Jun 07

i want to start using this again..

i always forget about it though. haha.

lately i’ve been having an extremely hard time turning my brain off. specifically when i’m trying to go to sleep. last night i got in bed at 11p and didn’t end up falling asleep (only for an hour) until around 4:30a. i try to think of nothing, or focus on my breathing but my mind goes right back to worrying about ev.ery.thing. my brain races 1000 miles a minute and never stops. what was that noise? is someone trying to break into the house? what if someone did break into the house, where are the closest weapons and how fast could i kick the screen out of the window? is my phone charging? i didn’t feel the twins much today, what if something happened to one of them? what if i go into labor 3 months early? what should i pack in my hospital bag? what are the chances of death during child birth now? what if my kid talks too fucking much and it drives me crazy to the point of ripping my hair out? should i be eating more meat? i need to order the cribs. i need to find a new job. what if joey loses his job for some reason, do we have enough saved up? i don’t think i like the curtains in the bedroom. what if there’s an electrical fire? there’s no way of knowing if stuff like that could happen. would i hear a fire alarm anyway or am i too heavy of a sleeper? i need to do laundry. did i turn the dryer on so joey’s work clothes are dry in the morning? why are there so many spiders in the master bathroom? what if the twins hate me when they get older for giving them stupid names? i wonder if it’s gonna be sunny tomorrow. i need to paint the trim in the bedroom and the twins room. should i have used a whiter white? what time is it?

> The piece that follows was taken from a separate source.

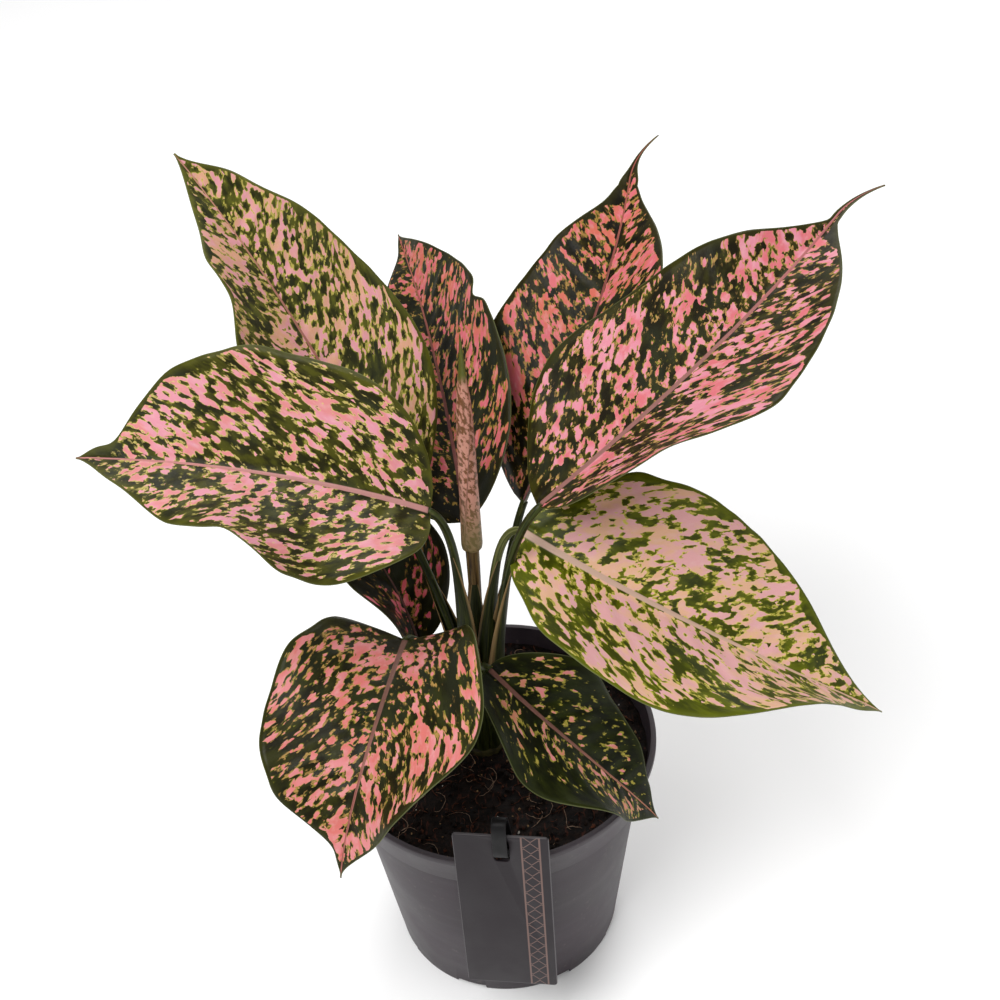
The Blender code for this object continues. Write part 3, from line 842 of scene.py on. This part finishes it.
def make_blade(leaf, seed):
    """A thin closed blade whose midrib lies in a groove above and stands proud below, with quilted veins."""
    look = LOOKS[leaf.name]
    cells = blade_cells(leaf, look.rib_half_width)
    points, veins = cells[..., :3], cells[..., 3:5]
    rib_ratio, edge_distance, share = np.moveaxis(cells[..., 5:], -1, 0)
    normals = grid_normals(points)
    if normals[len(normals) // 2, HALF_COLUMNS] @ midrib_frames(leaf, 2)[1][4] < 0:
        normals = -normals
    spread = ramp(edge_distance, 12.0) * ramp(rib_ratio, 6.0)
    quilt = VEIN_QUILT * spread * np.sin(tau * veins[..., 0] / VEIN_PITCH)
    quilt += PUCKER * spread * puckers(veins, seed)
    on_rib = np.exp(-(rib_ratio**2) * 1.2) * ramp(edge_distance, 3.0)
    beside_rib = np.exp(-((rib_ratio - 1.7) ** 2) * 2.5) * ramp(edge_distance, 3.0)
    half_thickness = THIN_EDGE + THICKER_INSIDE * ramp(edge_distance, 4.0)
    above = half_thickness + quilt + RIB_RAISE * on_rib - RIB_GROOVE * beside_rib
    keel = on_rib * look.rib_half_width * (1.05 - 0.75 * share)
    below = half_thickness - quilt + 0.9 * keel
    top = (points + normals * above[..., None]) * MM
    bottom = (points - normals * below[..., None]) * MM

    rows, columns = share.shape
    flat = np.concatenate([cells.reshape(rows * columns, -1)] * 2)
    underside = np.repeat([0.0, 1.0], rows * columns)
    uvs = {"veins": flat[:, 3:5], "place": flat[:, 5:7], "along": np.column_stack([flat[:, 7], underside])}
    skins = shell(top.reshape(-1, 3), bottom.reshape(-1, 3), rows, columns)
    blade = closed_mesh("blade_" + leaf.name, *skins, uvs)
    settle(blade, blade_material(leaf.name, look, seed), "blade", "leaf_" + leaf.name)


# ---------------------------------------------------------------- stalks

STALK_STEPS = 40
STALK_SUNK = 2.0 * MM
STALK_AROUND = 20
GROOVE_WIDTH = 0.12
SHEATH_COLUMNS = 17
SHEATH_WALL = 0.22 * MM


def bezier(a, b, c, d):
    """(point, direction) along a curve from a to d, which leaves towards b and arrives from c."""
    line = []
    for i in range(STALK_STEPS + 1):
        t = i / STALK_STEPS
        place = a * (1 - t) ** 3 + b * 3 * t * (1 - t) ** 2 + c * 3 * t**2 * (1 - t) + d * t**3
        slope = (b - a) * (1 - t) ** 2 + (c - b) * 2 * t * (1 - t) + (d - c) * t**2
        line.append((place, slope.normalized()))
    return line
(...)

all that in a span of about 3 minutes. lately i’ve been thinking more about worst-case-scenarios though. like if someone broke into the house, or we got into a car accident, or i fell down stairs when i’m alone and impaled myself on something, or something happened to joey.. how would i react in those situations? i’m always on edge. i feel like i can’t ever relax. i’ve always kind of been like that, a worry-wart and imagining bad scenarios/my reaction, which has came in helpful in the past when shit did hit the fan, but i feel like now that i’m going to be a mom in 4 months (or less) it’s even worse. i know i can’t have control over everything, but how do you even stop yourself from worrying about and planning for situations that will probably never even happen?